Speaking to members of Romania’s Hungarian minority in Transylvania, he lambasted the “flood” of non-European migrants being “forced” on Hungary and assured his listeners he sought to prevent it from becoming a “mixed race” country.

Given his illiberal views on immigration, refugees and multiculturalism, Orban’s incendiary comments were not all that surprising.

In 2015, when about one million Muslim refugees poured into Germany, he said that Muslims threaten Europe’s Christian identity. Two years later, he ordered the construction of a border fence to keep out Muslim migrants.

Orban, of course, raised no objections when torrents of Ukrainian Christians streamed into Hungary after Russia’s invasion of Ukraine on February 24. In fact, he welcomed them.

Countries have a right to defend their borders and select the type of immigrants they need or desire. This is not unusual or wrong. But a red line is crossed when the leader of a nation openly acknowledges that his immigration/refugee policy is strictly determined by racial and religious considerations.

During the 1930s and 1940s, European Jewish refugees fleeing fascist tyranny were often the victims of such callous policies. When applying for entry visas to other countries, they were often rejected. Stranded in Europe, they perished in the Holocaust.

In his own fashion, Orban turned the clock back when he railed against the concepts of fair immigration and multiculturalism, a litmus test of tolerance.

From this perspective, Hungary has an incredibly poor record.

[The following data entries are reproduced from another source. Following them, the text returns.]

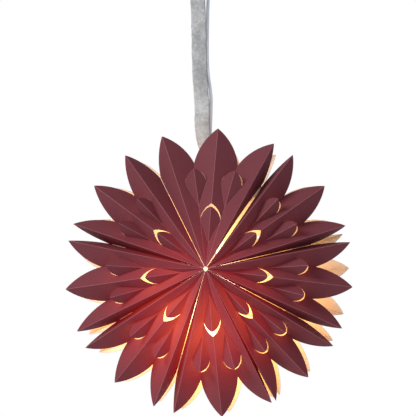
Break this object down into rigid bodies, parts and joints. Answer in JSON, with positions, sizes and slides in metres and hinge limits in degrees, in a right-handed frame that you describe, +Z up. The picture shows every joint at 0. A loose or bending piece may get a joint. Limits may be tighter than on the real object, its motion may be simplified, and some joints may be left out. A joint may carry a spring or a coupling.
{
  "type": "paper star lantern",
  "caption": "Hanging lantern: a pleated and cut paper star, dark red outside and pale inside, around a screw-in lamp, on a ribbon and a cord",
  "frame": {"origin": "centre of the ceiling base's flat top face, which meets the ceiling; the star's centre hangs 0.508 m below it", "axes": "+Z up, the star's front faces -Y, +X is to the right seen from the front"},
  "size_m": [0.4505, 0.212, 0.7332],
  "materials": {
    "burgundy_paper": "matte, dark red outside and cream inside",
    "white_paper": "matte",
    "closure_tape": "napped tape",
    "grey_card": "matte",
    "grey_ribbon": "woven, soft sheen",
    "cord_sleeve": "satin",
    "white_plastic": "satin moulded",
    "bulb_plastic": "satin",
    "nickel_plate": "nickel plated, satin",
    "black_insulator": "gloss black",
    "zinc_steel": "zinc plated",
    "opal_globe": "opal",
    "led_phosphor": "matte"
  },
  "bodies": {
    "ceiling_fixture": {"ceiling_base": "white_plastic", "ceiling_hook": "zinc_steel", "ceiling_cord_bush": "white_plastic", "base_screw_1": "zinc_steel", "base_screw_2": "zinc_steel"},
    "hanging_star": {"front_section_1": "burgundy_paper", "front_section_2": "burgundy_paper", "front_section_3": "burgundy_paper", "front_section_4": "burgundy_paper", "front_section_5": "burgundy_paper", "front_section_6": "burgundy_paper", "front_section_7": "burgundy_paper", "front_section_8": "burgundy_paper", "back_section_1": "burgundy_paper", "back_section_2": "burgundy_paper", "back_section_3": "burgundy_paper", "back_section_4": "burgundy_paper", "back_section_5": "burgundy_paper", "back_section_6": "burgundy_paper", "back_section_7": "burgundy_paper", "back_section_8": "burgundy_paper", "side_tab_2": "white_paper", "side_tab_3": "white_paper", "side_tab_4": "white_paper", "side_tab_5": "white_paper", "side_tab_6": "white_paper", "side_tab_7": "white_paper", "side_tab_8": "white_paper", "seam_hook_strip": "closure_tape", "seam_loop_strip": "closure_tape", "card_hanger": "grey_card", "hanging_ribbon": "grey_ribbon", "lamp_cord": "cord_sleeve", "cord_grip": "white_plastic", "holder_cap": "white_plastic", "holder_skirt": "white_plastic", "holder_insulator": "white_plastic", "contact_shell": "nickel_plate", "contact_spring": "nickel_plate"},
    "shade_ring": {"shade_ring": "white_plastic"},
    "bulb": {"bulb_screw_cap": "nickel_plate", "bulb_insulator": "black_insulator", "bulb_contact": "nickel_plate", "bulb_collar": "bulb_plastic", "bulb_diffuser": "opal_globe", "led_board": "bulb_plastic", "led_ring": "led_phosphor"}
  },
  "joints": [
    {"name": "swing_on_hook", "type": "hinge", "parent": "ceiling_fixture", "child": "hanging_star", "pos_m": [-0.02, -0.002, -0.0455], "axis": [1, 0, 0], "range_deg": [-15, 15], "deforming": ["lamp_cord"]},
    {"name": "ring_turn", "type": "hinge", "parent": "hanging_star", "child": "shade_ring", "pos_m": [-0.01, 0, -0.5], "axis": [0, 0, 1], "continuous": true},
    {"name": "bulb_turn", "type": "hinge", "parent": "hanging_star", "child": "bulb", "pos_m": [-0.01, 0, -0.508], "axis": [0, 0, 1], "continuous": true}
  ]
}
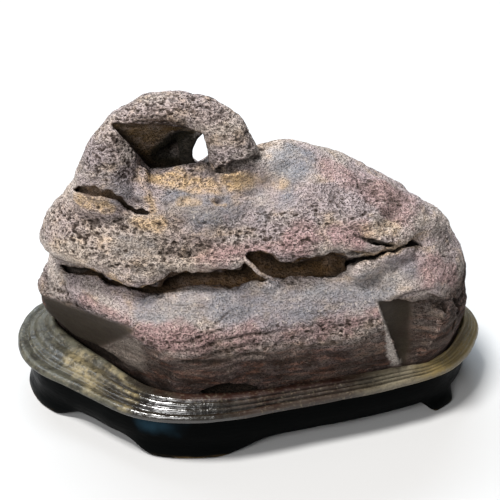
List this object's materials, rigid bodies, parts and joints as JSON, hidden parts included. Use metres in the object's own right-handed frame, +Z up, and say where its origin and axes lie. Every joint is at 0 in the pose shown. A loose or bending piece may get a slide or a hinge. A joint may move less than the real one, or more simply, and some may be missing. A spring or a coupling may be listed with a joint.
{
  "type": "scholars rock",
  "caption": "Weathered viewing stone with a natural arch, standing in a dark lacquered wooden base carved to fit its outline, on low feet.",
  "frame": {"origin": "on the ground under the middle of the wooden base's outline", "axes": "+X to the right along the stone's length, seen from its front; +Y towards its back; +Z up"},
  "size_m": [0.3014, 0.1804, 0.2005],
  "materials": {
    "stone": "matte",
    "lacquered_wood": "gloss"
  },
  "bodies": {
    "root": {"stone": "stone", "base": "lacquered_wood"}
  },
  "joints": []
}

Lest it be forgotten, Hungary was the first country in Europe after World War I to impose an official cap on Jewish student enrollment at universities. In the late 1930s, Hungary enacted antisemitic laws restricting the rights of its Jewish citizens. And during the German occupation of Hungary from 1944 to 1945, Hungarian fascist regimes willingly cooperated with the Nazis in the deportation of several hundred thousand Jews to the Auschwitz-Birkenau extermination camp in Poland.

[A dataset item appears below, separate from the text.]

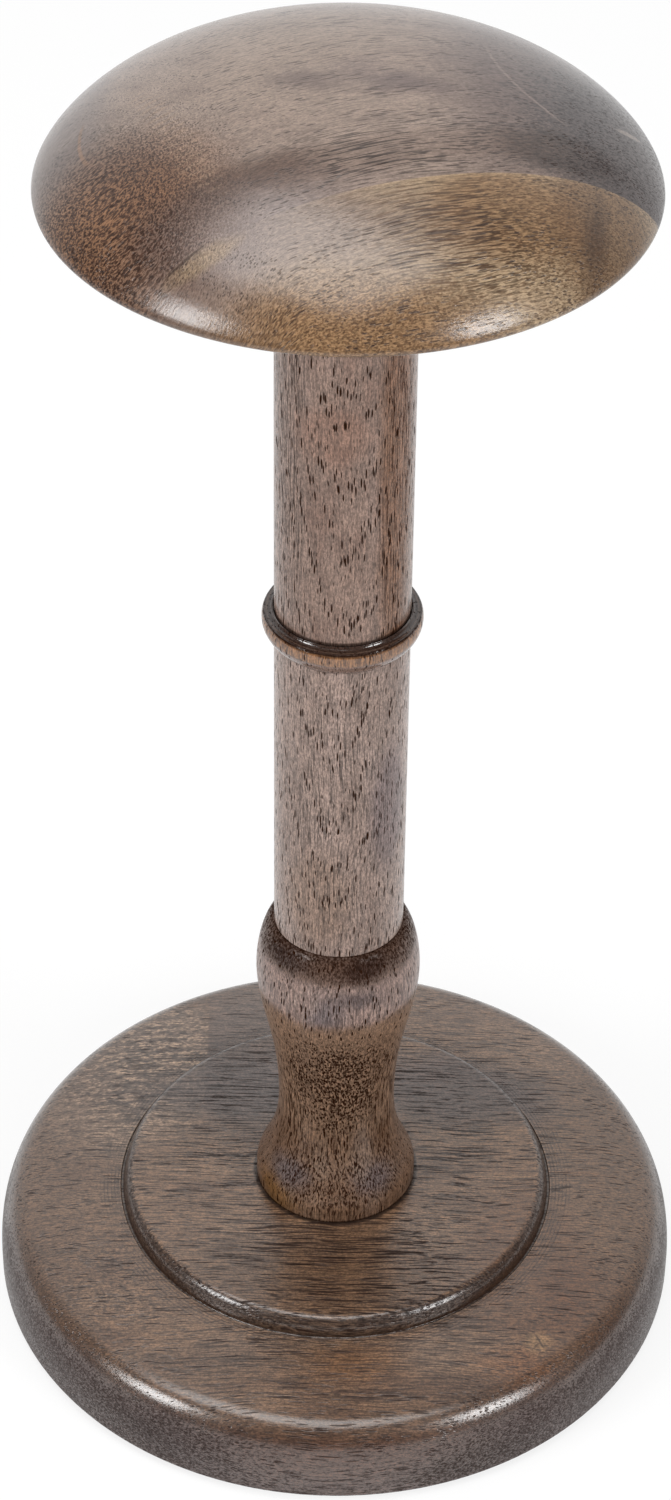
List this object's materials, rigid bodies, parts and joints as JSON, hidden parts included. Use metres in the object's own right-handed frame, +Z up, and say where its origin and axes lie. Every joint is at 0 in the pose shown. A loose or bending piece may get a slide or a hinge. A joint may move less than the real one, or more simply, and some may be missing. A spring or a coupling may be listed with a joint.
{
  "type": "milliners hat stand",
  "caption": "Turned wooden hat stand: a broad domed head on a round post with a turned ring and a vase-shaped foot, standing on a wide round base.",
  "frame": {"origin": "centre of the plane that the felt pads rest on", "axes": "+Z up along the post's axis, towards the domed head; the stand is round, so X and Y are free"},
  "size_m": [0.18, 0.18, 0.3597],
  "materials": {
    "base_wood": "dark stained open-pored hardwood, satin lacquer",
    "vase_wood": "dark stained open-pored hardwood, satin lacquer",
    "post_wood": "pinkish brown stained hardwood, satin lacquer",
    "ring_wood": "dark stained end grain, satin lacquer",
    "head_wood": "taupe and olive brown stained hardwood, satin lacquer",
    "steel": "zinc plated",
    "insert_alloy": "dull zinc alloy",
    "felt": "pressed felt"
  },
  "bodies": {
    "root": {"felt_pad_1": "felt", "felt_pad_2": "felt", "felt_pad_3": "felt", "felt_pad_4": "felt", "base_disc": "base_wood", "base_washer": "steel", "base_bolt": "steel", "vase_foot": "vase_wood", "foot_insert": "insert_alloy", "lower_post": "post_wood", "mid_insert": "insert_alloy", "mid_ring": "ring_wood", "mid_stud": "steel", "upper_post": "post_wood", "head_stud": "steel", "head_insert": "insert_alloy", "head_dome": "head_wood"}
  },
  "joints": []
}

To no one’s surprise, Orban’s unsettling speech has created a backlash.

Zsuzsa Hegedus

One of his advisors, a Jewish woman named Zsuzsa Hegedüs whose parents were Holocaust survivors, resigned. She said it contradicted her “basic values” and compared it to “a pure Nazi text worthy of (Joseph) Goebbels,” the propaganda minister in Adolf Hitler’s nationalist socialist regime.

Deborah Lipstadt, the U.S. State Department’s monitor on antisemitism, condemned it as well. In a tweet, she wrote, “Deeply alarmed by the Hungarian prime minister’s use of rhetoric that clearly evokes Nazi racial ideology.”

Deborah Lipstadt

Robert Frölich, the chief rabbi of Hungary, characterized Orban’s comments as “a violation of human dignity and morals.”

In response to the uproar, Orban said his government “follows a zero-tolerance policy on both antisemitism and racism.” On July 28, he defended his remarks yet again, claiming they represent a “cultural standpoint.” He added, “It happens sometimes that I speak in a way that can be misunderstood.”

Orban has not been “misunderstood.” The philosophy he enunciated in Romania reeks of racism and resurrects the ghosts of Nazi Germany. Surely Hungary does not want to be associated with such ghastly memories.